Researching it is a complicated undertaking that requires an interdisciplinary approach.

Neuroscientific institutions today recruit researchers from many disciplines: medicine, biology, psychology, mathematics, computer science, physics and also engineering.

A collaboration that recently went by the name “Neuromagic” is more multidisciplinary.

With the help of magicians, neuroscientists want to examine the influence of their methods of deception and manipulation on an audience from the perspective of brain research.

This is intended to provide insights into human perception and memory, the economy of attention, processes that are not conscious and, above all, the ability to influence cognitive processes through targeted influencing (priming).

Scientific interest in magic is not entirely new.

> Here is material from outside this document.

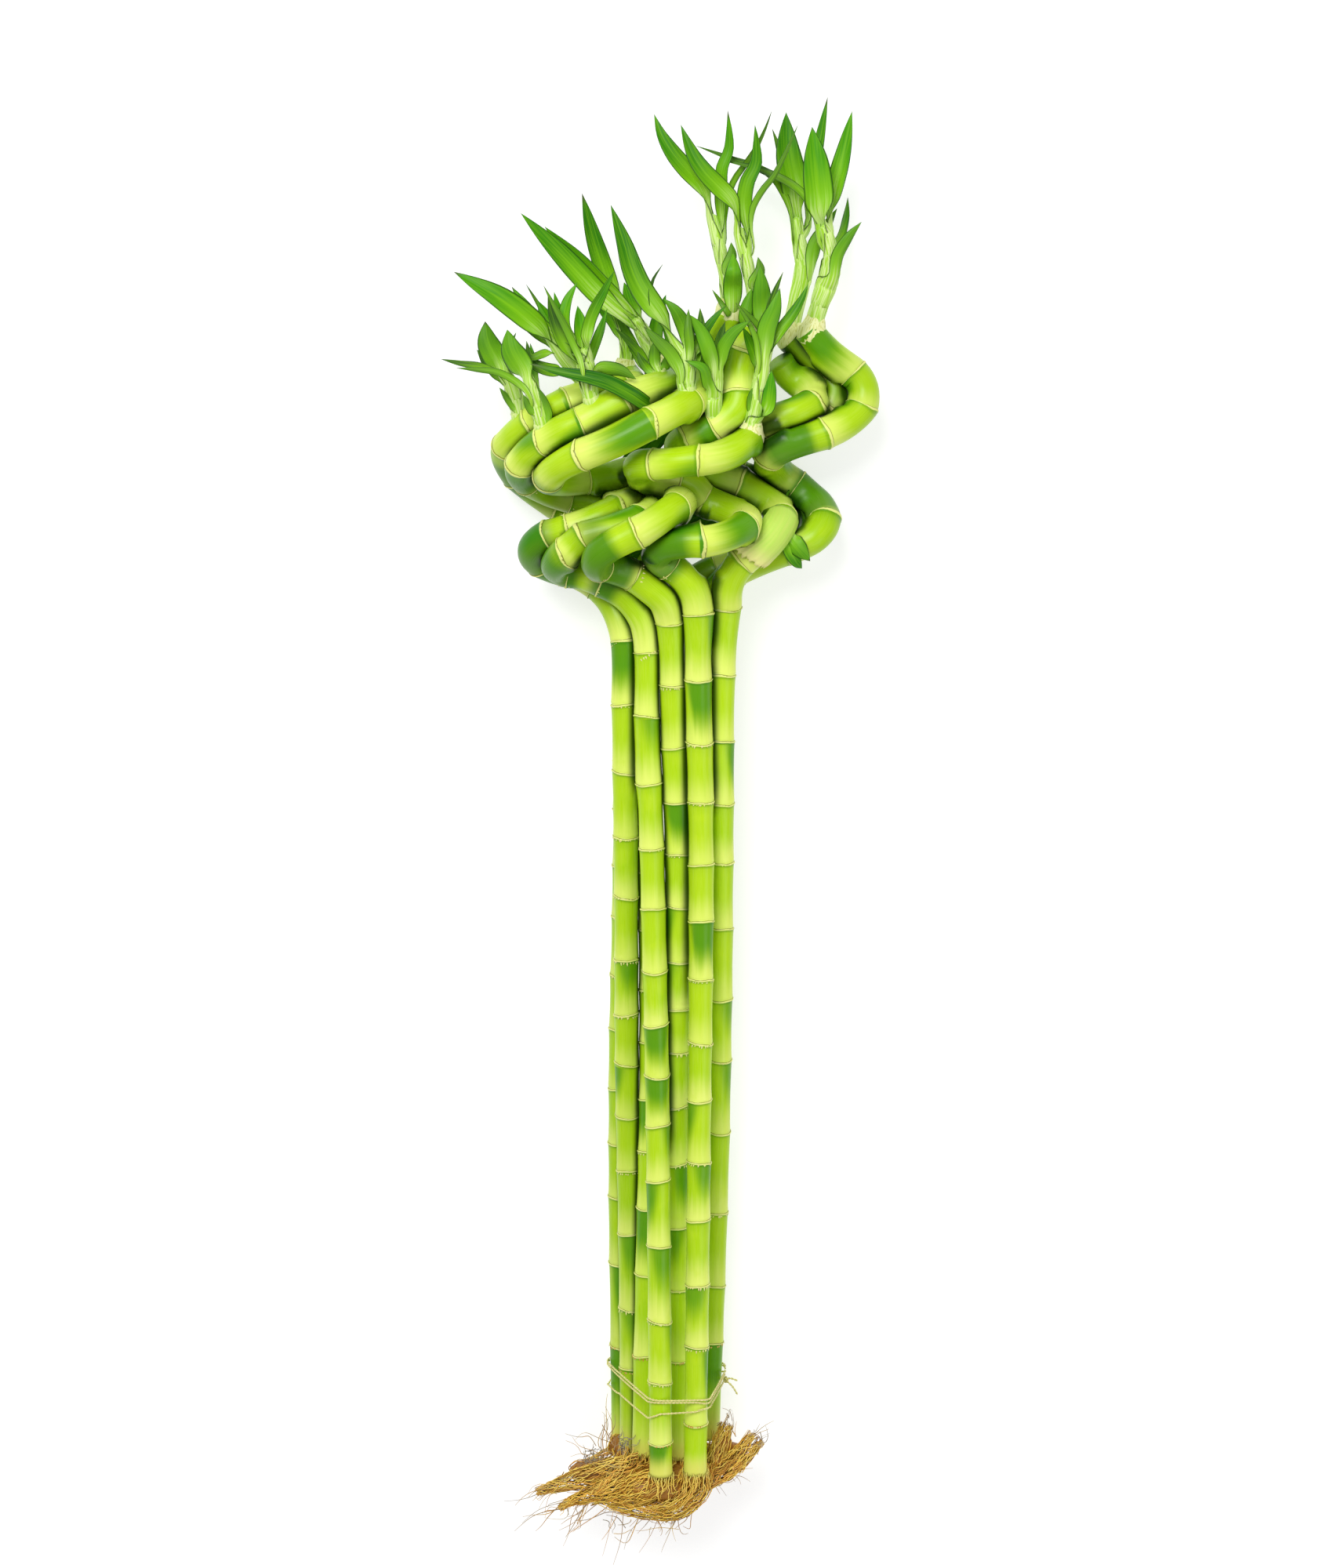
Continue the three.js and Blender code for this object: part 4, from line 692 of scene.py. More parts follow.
def mixed(tree, share, first, second):
    return put(tree, "ShaderNodeMix", {0: share, 6: first, 7: second}, data_type="RGBA").outputs[2]


def painted(tree, base, *coats):
    """A colour with further colours laid over it in turn, each by its own share."""
    for share, coat in coats:
        base = mixed(tree, share, base, coat)
    return base


def new_tree(name, kind, inputs, outputs):
    """An empty node group, and the sockets of its input and output nodes.

    A socket is given by its kind, such as Vector, or by a number that is its default.
    """
    tree = bpy.data.node_groups.new(name, f"{kind}NodeTree")
    for side, sockets in (("INPUT", inputs), ("OUTPUT", outputs)):
        for label, given in sockets.items():
            word = given if isinstance(given, str) else type(given).__name__.capitalize()
            socket = tree.interface.new_socket(label, in_out=side, socket_type=f"NodeSocket{word}")
            if word != given:
                socket.default_value = given
    return tree, tree.nodes.new("NodeGroupInput").outputs, tree.nodes.new("NodeGroupOutput").inputs


@functools.cache
def fibre_streaks():
    """Fine lines along a plant's fibres: stretched noise in its own straightened measure."""
    sockets = {"Straight": "Vector", "Lines per mm": 1.0, "Length mm": 20.0, "Contrast": 1.0}
    tree, given, out = new_tree("Fibre streaks", "Shader", sockets, {"Streak": "Float", "Fine": "Float"})
    lines, length = given["Lines per mm"], maths(tree, "DIVIDE", 1.0, given["Length mm"])
    scale = put(tree, "ShaderNodeCombineXYZ", {0: lines, 1: lines, 2: length}).outputs[0]
    inputs = {0: given["Straight"], 1: scale}
    stretched = put(tree, "ShaderNodeVectorMath", inputs, operation="MULTIPLY").outputs[0]
    broad, fine = noise(tree, stretched, 0.5, 3.0), noise(tree, stretched, 2.2, 2.0)
    centred = maths(tree, "SUBTRACT", broad, 0.5)
    tree.links.new(times(tree, centred, given["Contrast"]), out["Streak"])
    tree.links.new(fine, out["Fine"])
    return tree


@functools.cache
def soft_blotches():
    """Large soft patches as a mask from 0 to 1."""
    sockets = {"Place": "Vector", "Size mm": 20.0, "Cover": 0.5}
    tree, given, out = new_tree("Soft blotches", "Shader", sockets, {"Mask": "Float"})
    scale = maths(tree, "DIVIDE", 1.0, given["Size mm"])
    patches = noise(tree, given["Place"], scale, 4.0)
    low = maths(tree, "SUBTRACT", 0.72, times(tree, given["Cover"], 0.4))
    tree.links.new(ramp(tree, patches, low, plus(tree, low, 0.12)), out["Mask"])
    return tree


def grouped(tree, group, **inputs):
    node = put(tree, "ShaderNodeGroup", node_tree=group)
    for key, value in inputs.items():
        socket = node.inputs[key.replace("_", " ")]
        if isinstance(value, bpy.types.NodeSocket):
            tree.links.new(value, socket)
        else:
            socket.default_value = value
    return node.outputs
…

As early as 1888, an article on illusions of perception appeared for the first time, which also dealt with the work of magicians.

It was penned by the American psychologist Joseph Jastrow, who became known not least for his experiments with tilting figures, i.e. images that spontaneously change shape for the viewer and can transform from a rabbit to a duck and back again.

Famous magicians took part in educational campaigns

Other scientists took up Jastrow's thread.

For example, the French intelligence researcher Alfred Binet and the German physician and philosopher Max Dessoir soon published treatises devoted exclusively to the psychology of magic.

At the same time, around 1900, a remarkable alliance developed between magicians and scientists in the fight against the rampant spiritism.

Many spiritistic experiments could be unmasked as pseudo-scientific swindles, not only because of the technical expertise of the magicians, but also because of the psychological knowledge that they had intuitively acquired over many generations.

Famous magicians such as Harry Houdini, also known as an escape artist, took part in veritable educational campaigns.

Later, the first socio-psychological works based on the observation of magic tricks emerged on the role of incorrect attributions, which concerned the incorrect assumption or interpretation of causal relationships.

A systematic consideration of the strategies developed by magicians to undermine the perception of viewers, going beyond psychology, only began about two decades ago.

It is no coincidence that scientists with a special affinity for magic are among their pioneers.

Two of them - the pharmacologist Jordi Camí and the brain researcher Luis M. Martínez - have now presented a work with "The Illusionist Brain" that meets all the requirements of a good popular scientific presentation: it provides every interested layperson or novice with clearly formulated and well-founded insights both in the field of brain research and in that of magic.